In fact, I never thought I would curate an exhibition by and for children, but this curatorship, besides helping to extend the annual Children’s Art Playground programme, has prompted me into profound reflection as I looked back at my own schooling and childhood experiences.
We should teach students in accordance with their aptitudes, with flexibility, rather than formulaic and spoon-fed schooling. I didn’t enjoy my childhood, and I didn’t enjoy schooling. Only in university I realized there are subjects requiring no memorizing at all and only then did I enjoy studying. Elementary education is important, and only an education system stimulating students’ thinking and imagination, coaching them to enjoy learning can be considered successful. As a student, I memorized textbooks only to pass exams, then forgetting everything, and I hated it.

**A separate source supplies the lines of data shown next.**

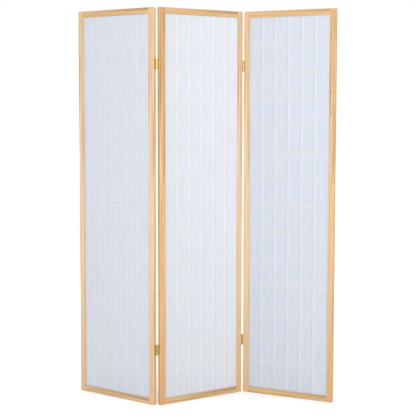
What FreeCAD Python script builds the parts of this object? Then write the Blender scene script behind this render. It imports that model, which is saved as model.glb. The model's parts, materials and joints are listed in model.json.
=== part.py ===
# Three-panel shoji folding screen, standing in a zigzag.
#
# Each panel is a pine frame of two stiles and two rails, grooved along its inner edges.
# The groove holds one sheet of paper and, behind it, a lattice: crossbars let into uprights.
# Two brass butt hinges join each pair of neighbouring panels.
#
# Row frame: X runs along the width, -Y is the front, +Z is up, and the origin is the middle
# of the footprint on the floor. Lengths are in millimetres and angles in degrees.

import FreeCAD, Part
import os
import Sketcher

Vector = FreeCAD.Vector
Placement = FreeCAD.Placement
Rotation = FreeCAD.Rotation

X_AXIS = Vector(1, 0, 0)
Y_AXIS = Vector(0, 1, 0)
Z_AXIS = Vector(0, 0, 1)

SIZES = {
    # Panel frame
    "panel_height": 1785,
    "panel_width": 445,
    "frame_thickness": 19,
    "stile_width": 28,
    "rail_height": 28,
    "edge_bevel": 1.5,
    # Groove, paper and lattice
    "groove_depth": 8,
    "paper_setback": 3.5,
    "paper_thickness": 0.4,
    "crossbar_depth": 4,
    "upright_depth": 8,
    "slat_width": 6,
    "column_count": 6,
    "row_count": 14,
    "seat_gap": 0.5,
    "lap_clearance": 0.1,
    # Standing angles, counted from the X axis
    "left_angle": -35.5,
    "middle_angle": 33,
    "right_angle": -25.5,
    # Hinges
    "hinge_inset": 250,
    "hinge_height": 50,
    "leaf_thickness": 1.2,
    "leaf_margin": 3.3,
    "pin_radius": 1.25,
    "pin_clearance": 0.05,
    "pin_stand_out": 0.5,
    "knuckle_count": 5,
    "knuckle_gap": 0.3,
    # Countersunk wood screws
    "screw_length": 12,
    "screw_radius": 1.3,
    "screw_head_rim": 0.1,
    "screw_clearance": 0.05,
    "screw_setback": 5,
    "screw_stagger": 5,
    "screw_end_margin": 9,
}

# Sizes that follow from the ones above. The hinge is fixed on the face of the stile's edge,
# so its barrel touches the plane of that edge and the plane of the panel's face.
GROOVE_WIDTH = "(Sizes.paper_thickness + Sizes.crossbar_depth)"
GROOVE_FLOOR = "(Sizes.stile_width - Sizes.groove_depth + Sizes.seat_gap)"
RAIL_GROOVE_FLOOR = "(Sizes.rail_height - Sizes.groove_depth + Sizes.seat_gap)"
LATTICE_FRONT = "(Sizes.paper_setback + Sizes.paper_thickness)"
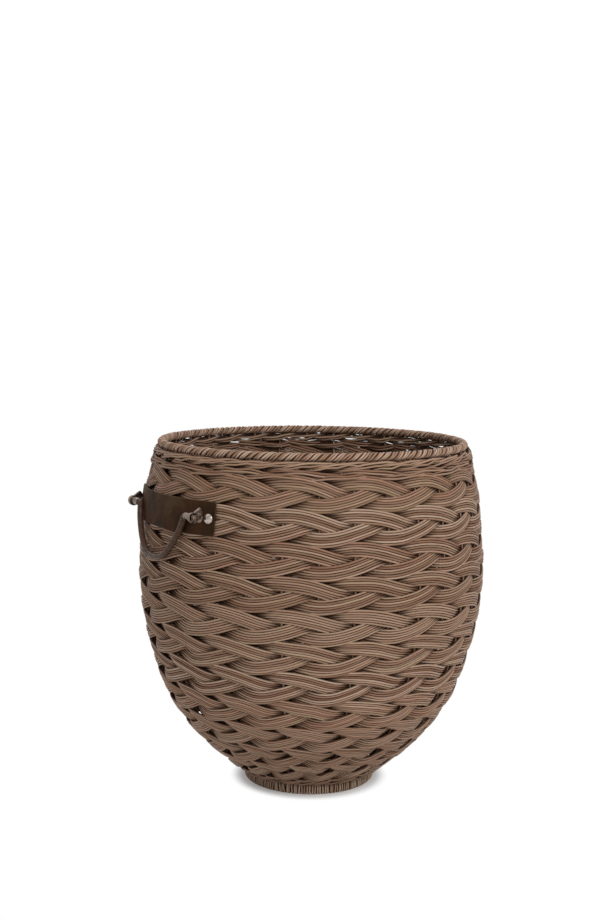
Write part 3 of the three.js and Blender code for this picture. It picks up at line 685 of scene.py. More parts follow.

Shall we call this education?
I used this children’s art exhibition featuring creative families to vent my discontent with the current education system. Knowing well that it’s difficult to change the situation, I just tried to showcase a few special examples by my friends﹣though not really the best examples﹣of families where the parents are teaching/influencing their child through personal example, in everyday interactions.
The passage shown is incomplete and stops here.